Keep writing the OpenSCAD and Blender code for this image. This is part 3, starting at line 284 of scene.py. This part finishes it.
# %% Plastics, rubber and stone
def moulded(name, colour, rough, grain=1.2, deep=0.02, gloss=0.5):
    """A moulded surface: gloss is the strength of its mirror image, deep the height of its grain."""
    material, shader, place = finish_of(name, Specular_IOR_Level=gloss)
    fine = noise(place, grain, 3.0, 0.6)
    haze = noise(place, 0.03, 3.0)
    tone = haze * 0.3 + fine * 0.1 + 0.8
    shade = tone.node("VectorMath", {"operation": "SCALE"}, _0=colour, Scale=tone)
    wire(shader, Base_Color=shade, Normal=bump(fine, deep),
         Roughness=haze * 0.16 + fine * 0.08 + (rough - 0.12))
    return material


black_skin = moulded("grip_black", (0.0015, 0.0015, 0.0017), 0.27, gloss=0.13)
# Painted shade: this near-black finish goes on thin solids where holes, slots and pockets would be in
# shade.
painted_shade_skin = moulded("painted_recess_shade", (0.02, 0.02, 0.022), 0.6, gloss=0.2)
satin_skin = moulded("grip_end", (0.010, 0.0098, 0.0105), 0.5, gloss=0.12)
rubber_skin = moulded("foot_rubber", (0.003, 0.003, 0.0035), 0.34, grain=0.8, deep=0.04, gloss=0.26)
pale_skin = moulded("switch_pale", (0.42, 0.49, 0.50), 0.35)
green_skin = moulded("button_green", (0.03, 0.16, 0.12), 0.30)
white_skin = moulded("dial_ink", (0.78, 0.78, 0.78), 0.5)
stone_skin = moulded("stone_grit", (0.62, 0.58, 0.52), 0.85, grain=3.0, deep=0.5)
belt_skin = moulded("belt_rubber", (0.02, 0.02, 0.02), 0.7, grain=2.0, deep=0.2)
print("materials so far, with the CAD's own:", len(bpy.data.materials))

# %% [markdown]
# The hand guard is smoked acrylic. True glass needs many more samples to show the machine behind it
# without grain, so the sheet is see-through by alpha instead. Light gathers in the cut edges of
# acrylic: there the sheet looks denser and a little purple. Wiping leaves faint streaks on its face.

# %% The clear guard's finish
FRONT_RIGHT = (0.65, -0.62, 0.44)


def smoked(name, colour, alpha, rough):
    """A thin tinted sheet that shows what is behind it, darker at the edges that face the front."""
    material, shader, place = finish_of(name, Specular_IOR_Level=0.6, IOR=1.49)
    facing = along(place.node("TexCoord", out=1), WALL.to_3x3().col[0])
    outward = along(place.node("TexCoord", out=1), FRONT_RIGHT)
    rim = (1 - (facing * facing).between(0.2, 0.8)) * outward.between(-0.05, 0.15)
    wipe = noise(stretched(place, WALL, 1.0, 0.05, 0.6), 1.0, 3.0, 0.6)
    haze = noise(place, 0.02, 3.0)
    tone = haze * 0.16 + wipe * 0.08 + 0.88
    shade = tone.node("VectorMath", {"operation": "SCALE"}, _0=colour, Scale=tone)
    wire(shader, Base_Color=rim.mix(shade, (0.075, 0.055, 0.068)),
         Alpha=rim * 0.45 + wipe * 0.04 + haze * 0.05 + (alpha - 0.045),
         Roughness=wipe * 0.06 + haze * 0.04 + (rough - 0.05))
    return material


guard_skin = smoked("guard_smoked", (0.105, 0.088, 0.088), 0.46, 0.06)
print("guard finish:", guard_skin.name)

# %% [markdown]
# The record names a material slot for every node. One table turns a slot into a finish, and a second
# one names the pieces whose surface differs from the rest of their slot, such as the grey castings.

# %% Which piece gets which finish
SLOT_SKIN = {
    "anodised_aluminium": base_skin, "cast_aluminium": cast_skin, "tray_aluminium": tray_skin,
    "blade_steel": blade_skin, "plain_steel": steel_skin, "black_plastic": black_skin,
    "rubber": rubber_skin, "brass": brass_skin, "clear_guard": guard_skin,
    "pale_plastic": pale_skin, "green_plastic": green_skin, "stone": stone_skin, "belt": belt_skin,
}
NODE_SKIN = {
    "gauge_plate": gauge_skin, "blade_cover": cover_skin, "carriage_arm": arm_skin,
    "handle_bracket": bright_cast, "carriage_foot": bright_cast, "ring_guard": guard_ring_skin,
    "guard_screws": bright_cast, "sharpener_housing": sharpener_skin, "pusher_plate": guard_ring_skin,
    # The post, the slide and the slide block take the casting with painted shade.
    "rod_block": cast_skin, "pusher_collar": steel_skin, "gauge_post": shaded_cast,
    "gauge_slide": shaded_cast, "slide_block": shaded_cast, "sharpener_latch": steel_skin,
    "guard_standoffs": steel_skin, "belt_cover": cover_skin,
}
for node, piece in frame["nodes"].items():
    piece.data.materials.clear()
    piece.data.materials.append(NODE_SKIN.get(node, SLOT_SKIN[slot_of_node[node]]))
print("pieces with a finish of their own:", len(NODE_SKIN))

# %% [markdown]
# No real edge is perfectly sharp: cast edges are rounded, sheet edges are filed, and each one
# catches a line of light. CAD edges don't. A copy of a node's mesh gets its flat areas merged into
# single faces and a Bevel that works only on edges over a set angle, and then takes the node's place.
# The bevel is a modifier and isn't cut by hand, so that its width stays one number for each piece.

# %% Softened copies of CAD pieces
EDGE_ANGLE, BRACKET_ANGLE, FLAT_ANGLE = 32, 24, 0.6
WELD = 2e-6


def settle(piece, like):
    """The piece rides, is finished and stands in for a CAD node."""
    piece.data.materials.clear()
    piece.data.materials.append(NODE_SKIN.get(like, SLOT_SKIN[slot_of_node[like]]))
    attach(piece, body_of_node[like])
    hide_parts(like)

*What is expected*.
The whole listing above needs to be written out again exactly.

*Written response*.
Keep writing the OpenSCAD and Blender code for this image. This is part 3, starting at line 284 of scene.py. This part finishes it.
# %% Plastics, rubber and stone
def moulded(name, colour, rough, grain=1.2, deep=0.02, gloss=0.5):
    """A moulded surface: gloss is the strength of its mirror image, deep the height of its grain."""
    material, shader, place = finish_of(name, Specular_IOR_Level=gloss)
    fine = noise(place, grain, 3.0, 0.6)
    haze = noise(place, 0.03, 3.0)
    tone = haze * 0.3 + fine * 0.1 + 0.8
    shade = tone.node("VectorMath", {"operation": "SCALE"}, _0=colour, Scale=tone)
    wire(shader, Base_Color=shade, Normal=bump(fine, deep),
         Roughness=haze * 0.16 + fine * 0.08 + (rough - 0.12))
    return material


black_skin = moulded("grip_black", (0.0015, 0.0015, 0.0017), 0.27, gloss=0.13)
# Painted shade: this near-black finish goes on thin solids where holes, slots and pockets would be in
# shade.
painted_shade_skin = moulded("painted_recess_shade", (0.02, 0.02, 0.022), 0.6, gloss=0.2)
satin_skin = moulded("grip_end", (0.010, 0.0098, 0.0105), 0.5, gloss=0.12)
rubber_skin = moulded("foot_rubber", (0.003, 0.003, 0.0035), 0.34, grain=0.8, deep=0.04, gloss=0.26)
pale_skin = moulded("switch_pale", (0.42, 0.49, 0.50), 0.35)
green_skin = moulded("button_green", (0.03, 0.16, 0.12), 0.30)
white_skin = moulded("dial_ink", (0.78, 0.78, 0.78), 0.5)
stone_skin = moulded("stone_grit", (0.62, 0.58, 0.52), 0.85, grain=3.0, deep=0.5)
belt_skin = moulded("belt_rubber", (0.02, 0.02, 0.02), 0.7, grain=2.0, deep=0.2)
print("materials so far, with the CAD's own:", len(bpy.data.materials))

# %% [markdown]
# The hand guard is smoked acrylic. True glass needs many more samples to show the machine behind it
# without grain, so the sheet is see-through by alpha instead. Light gathers in the cut edges of
# acrylic: there the sheet looks denser and a little purple. Wiping leaves faint streaks on its face.

# %% The clear guard's finish
FRONT_RIGHT = (0.65, -0.62, 0.44)


def smoked(name, colour, alpha, rough):
    """A thin tinted sheet that shows what is behind it, darker at the edges that face the front."""
    material, shader, place = finish_of(name, Specular_IOR_Level=0.6, IOR=1.49)
    facing = along(place.node("TexCoord", out=1), WALL.to_3x3().col[0])
    outward = along(place.node("TexCoord", out=1), FRONT_RIGHT)
    rim = (1 - (facing * facing).between(0.2, 0.8)) * outward.between(-0.05, 0.15)
    wipe = noise(stretched(place, WALL, 1.0, 0.05, 0.6), 1.0, 3.0, 0.6)
    haze = noise(place, 0.02, 3.0)
    tone = haze * 0.16 + wipe * 0.08 + 0.88
    shade = tone.node("VectorMath", {"operation": "SCALE"}, _0=colour, Scale=tone)
    wire(shader, Base_Color=rim.mix(shade, (0.075, 0.055, 0.068)),
         Alpha=rim * 0.45 + wipe * 0.04 + haze * 0.05 + (alpha - 0.045),
         Roughness=wipe * 0.06 + haze * 0.04 + (rough - 0.05))
    return material


guard_skin = smoked("guard_smoked", (0.105, 0.088, 0.088), 0.46, 0.06)
print("guard finish:", guard_skin.name)

# %% [markdown]
# The record names a material slot for every node. One table turns a slot into a finish, and a second
# one names the pieces whose surface differs from the rest of their slot, such as the grey castings.

# %% Which piece gets which finish
SLOT_SKIN = {
    "anodised_aluminium": base_skin, "cast_aluminium": cast_skin, "tray_aluminium": tray_skin,
    "blade_steel": blade_skin, "plain_steel": steel_skin, "black_plastic": black_skin,
    "rubber": rubber_skin, "brass": brass_skin, "clear_guard": guard_skin,
    "pale_plastic": pale_skin, "green_plastic": green_skin, "stone": stone_skin, "belt": belt_skin,
}
NODE_SKIN = {
    "gauge_plate": gauge_skin, "blade_cover": cover_skin, "carriage_arm": arm_skin,
    "handle_bracket": bright_cast, "carriage_foot": bright_cast, "ring_guard": guard_ring_skin,
    "guard_screws": bright_cast, "sharpener_housing": sharpener_skin, "pusher_plate": guard_ring_skin,
    # The post, the slide and the slide block take the casting with painted shade.
    "rod_block": cast_skin, "pusher_collar": steel_skin, "gauge_post": shaded_cast,
    "gauge_slide": shaded_cast, "slide_block": shaded_cast, "sharpener_latch": steel_skin,
    "guard_standoffs": steel_skin, "belt_cover": cover_skin,
}
for node, piece in frame["nodes"].items():
    piece.data.materials.clear()
    piece.data.materials.append(NODE_SKIN.get(node, SLOT_SKIN[slot_of_node[node]]))
print("pieces with a finish of their own:", len(NODE_SKIN))

# %% [markdown]
# No real edge is perfectly sharp: cast edges are rounded, sheet edges are filed, and each one
# catches a line of light. CAD edges don't. A copy of a node's mesh gets its flat areas merged into
# single faces and a Bevel that works only on edges over a set angle, and then takes the node's place.
# The bevel is a modifier and isn't cut by hand, so that its width stays one number for each piece.

# %% Softened copies of CAD pieces
EDGE_ANGLE, BRACKET_ANGLE, FLAT_ANGLE = 32, 24, 0.6
WELD = 2e-6


def settle(piece, like):
    """The piece rides, is finished and stands in for a CAD node."""
    piece.data.materials.clear()
    piece.data.materials.append(NODE_SKIN.get(like, SLOT_SKIN[slot_of_node[like]]))
    attach(piece, body_of_node[like])
    hide_parts(like)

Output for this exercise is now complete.